Rickie has rekindled his love of watercolour painting and illustration as a creative outlet during the vacuum of the lockdown.

Andrew says there is still access to the things that inspire him, such as art, architecture and music.

For Andrew, one of the biggest challenges has been communication. However, this has pushed him and his team to develop their skills. “It’s made us much better at communicating clearly. Things that you can easily communicate through voice and gesture in person, you have to be a lot clearer about. That’s definitely been a good habit we’ll take away from this.”

Each of the creatives I spoke to said that they have found new habits which they will continue after lockdown restrictions end.

Beri and Dan have reaped the benefits of having more control over their own timetables. Creativity doesn’t always happen on cue, so being tied to a desk and having a regimented office routine are perhaps the worst possible ingredients for creative ideas.
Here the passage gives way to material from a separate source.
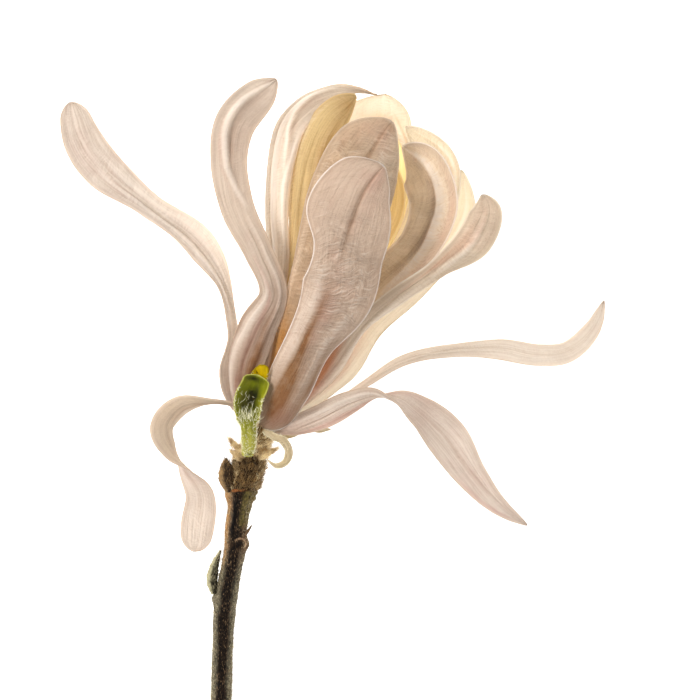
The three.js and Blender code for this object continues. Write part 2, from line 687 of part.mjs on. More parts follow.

Dan believes, “the thought of going back to an environment where I’m desk-bound makes me fear for my ability to think creatively – more than lockdown ever did.”

As restrictions ease, and we think about returning to the office, there are certain ways of working that we shouldn’t return to. We have developed new ways of thinking and as a result, we are going to see a new generation of ideas that would otherwise never have been thought of.

That’s the benefit of thinking creatively. You’ll always see the inspiration that comes with adversity.